At the top of my agenda was Square d'Orleans where Georges Sand and Chopin lived. I'd gone looking for it way back when I first arrived but the double doors leading to it were locked. I'd read it was open on Saturdays, and yes! Square d'Orleans was open.

I'm so glad. It's huge, not at all what I expected. Pictures are hopeless in there because it's like a subdivision of something. The word subdivision is way too crass, but there are three courtyards and one little street and three covered passageways. Georges Sand's home was in one of the covered passageways.

Chopin and Sand each had their own home. They ate meals together. In fact, it was a kind of community. Alexander Dumas, the author of The Three Musketeers lived their too and the opera diva Pauline Viardot—and they all ate together. I'm not sure how big the communal group was, but there were nine numbered homes, all connected and then there was this little alleyway street with a dead end.

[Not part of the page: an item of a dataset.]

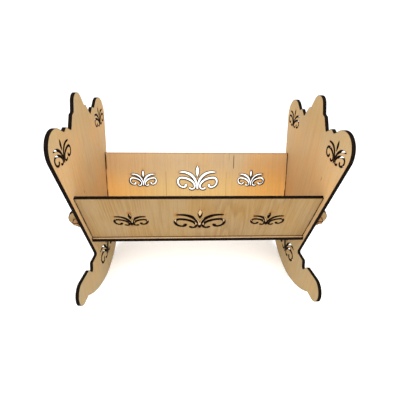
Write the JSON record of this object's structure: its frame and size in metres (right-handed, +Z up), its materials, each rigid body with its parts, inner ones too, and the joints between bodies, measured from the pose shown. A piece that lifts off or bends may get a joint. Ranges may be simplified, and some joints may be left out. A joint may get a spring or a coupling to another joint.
{
  "type": "baby cradle",
  "caption": "Rocking baby cradle knocked down from flat plywood boards: shaped end panels on curved rockers, leaning pierced side boards locked by wedges, and a base panel.",
  "frame": {"origin": "on the floor, midway between the rockers and midway between the two sides", "axes": "+X runs along the cradle from the left to the right end panel, +Y from the front to the rear side board, +Z up"},
  "size_m": [0.944, 0.702, 0.789],
  "materials": {
    "end_plywood": "sanded birch plywood, charred cut edges",
    "side_plywood": "sanded birch plywood, charred cut edges",
    "base_plywood": "sanded birch plywood, charred cut edges",
    "wedge_plywood": "birch plywood, charred cut edges"
  },
  "bodies": {
    "cradle": {"left_end_panel": "end_plywood", "right_end_panel": "end_plywood", "front_side_board": "side_plywood", "rear_side_board": "side_plywood", "base_panel": "base_plywood"},
    "front_left_key": {"front_left_wedge": "wedge_plywood"},
    "front_right_key": {"front_right_wedge": "wedge_plywood"},
    "rear_left_key": {"rear_left_wedge": "wedge_plywood"},
    "rear_right_key": {"rear_right_wedge": "wedge_plywood"}
  },
  "joints": [
    {"name": "front_left_wedge_slide", "type": "slide", "parent": "cradle", "child": "front_left_key", "axis": [0, -0.9466, -0.3223], "range_m": [0, 0.032]},
    {"name": "front_right_wedge_slide", "type": "slide", "parent": "cradle", "child": "front_right_key", "axis": [0, -0.9466, -0.3223], "range_m": [0, 0.032]},
    {"name": "rear_left_wedge_slide", "type": "slide", "parent": "cradle", "child": "rear_left_key", "axis": [0, 0.9466, -0.3223], "range_m": [0, 0.032]},
    {"name": "rear_right_wedge_slide", "type": "slide", "parent": "cradle", "child": "rear_right_key", "axis": [0, 0.9466, -0.3223], "range_m": [0, 0.032]}
  ]
}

It was very narrow with old cobbles and this wonderful balcony with a balustrade. I couldn't find any numbered apartments on the street. One of the public places there is a small French library. I'm going to try to find out more about it online. But mostly, I think people live in the buildings. They aren't offices or businesses.

All of this is in a private world behind tall doors. When you're walking down the street and the doors are closed—like they were the first time I came by—it just looks like doors that ought to open into an apartment building.

Paris doors are simply amazing, actually. There must be a book out just about them. If there isn't, there should be. Each door is a piece of art. This beast is the door knob to Square d'Orleans.

Anyway, I'm so grateful that I got in. It's one of those architectural structures that is simply impossible to understand from pictures. I sketched the layout to make sure I remember how everything fits together.

When I left Square d'Orleans I headed up to the famous Rue de la Tour des Dames, the street where all the neoclassical hôtels were built in the 1820s, mostly for rich actors and actresses. I'd read there was a bridal path going up to the street. It brought me to the back of the most unusual of the hôtels, the one with the concave curves that belonged to Mademoiselle Duchesnois.

I like this close-up; it's an old lamp post in the back. The building curves on both sides. It's a totally wonderful-looking structure—shaped sort of like a crescent moon.

Joséphine Duchesnois was the daughter of a horse merchant—which is how I think she knew Géricault. She was living there when he died. She had three illegitimate children. It seems to me she could have been someone that Géricault or Alexadrine might have confided in. She was about ten years older than Alexandrine, and might have been a kind of mother figure.

I like following the horse mantra, but Joséphine— like just about every incidental character I'm writing about—is also buried in Père Lachaise.

And it may be just "one of those things," but I stumbled onto a New Age bookstore today. I'd given up on the idea of finding Madame Lenormand's tarot deck in Paris. Well, today, low and behold, I found it in my neighborhood.

So, that coincidence got me thinking that the connection between Madame Lenormand and Géricault is Joséphine Duchesnois. Such an interesting looking woman— I believe she's costumed as Phèdre in this painting. Not sure who painted it. She played the role in 1802 and Napoleon was so smitten, he had an affair with her. So, she and Madame Lanormand have Napoleon in common. I don't know what to make of that.

My glorious walk ended at the Hôtel Royal Fromentin, once known as Le Don Juan Cabaret. Yes, I made it to the absinthe bar. I'm very proud of myself and it was totally cool. They brought me the absinthe in a glass, the sugar and one of those silver absinthe spoons to hold it, and they brought a huge goblet of ice water that has a little silver spigot on the side—you can barely see it in the picture.

It smelled like fresh anise. The waiter explained that it's a matter of taste how much sugar and water one uses. I took one cube and put it on the spoon and opened the spout. The water comes out in drops. Drop. Drop. Drop. And as it falls, the sugar melts. I can't believe that my little camera caught a drop falling, but it did. Look at that!

As the sugar dissolved, the absinthe turned milky. It was never green. I read that the color of absinthe varies, that it can even be colorless. This was definitely more yellow than green.

It made me happy and I've been happy ever since. The waiter, who seemed amused, wanted to know if I liked it. He smiled when I said yes. I laughed and said I was writing and that this was research—at least that's what I think I said, since I were conversing mostly in French.

I'd had about half of it when I decided I had to write something down, you know, reporter-on-the-scene style. I wrote, "How clever of me! The tang is sharp, the spoon silver. It tastes of elegance and danger." Obviously inspired, wasn't I? A few minutes later I wrote, "I feel a tad bit silly, which probably means, I'm a tad bit drunk. I'm a tad impressed with myself too—and pleased."

So there you have it. When I saw the reflection, I went for it. Not bad, eh?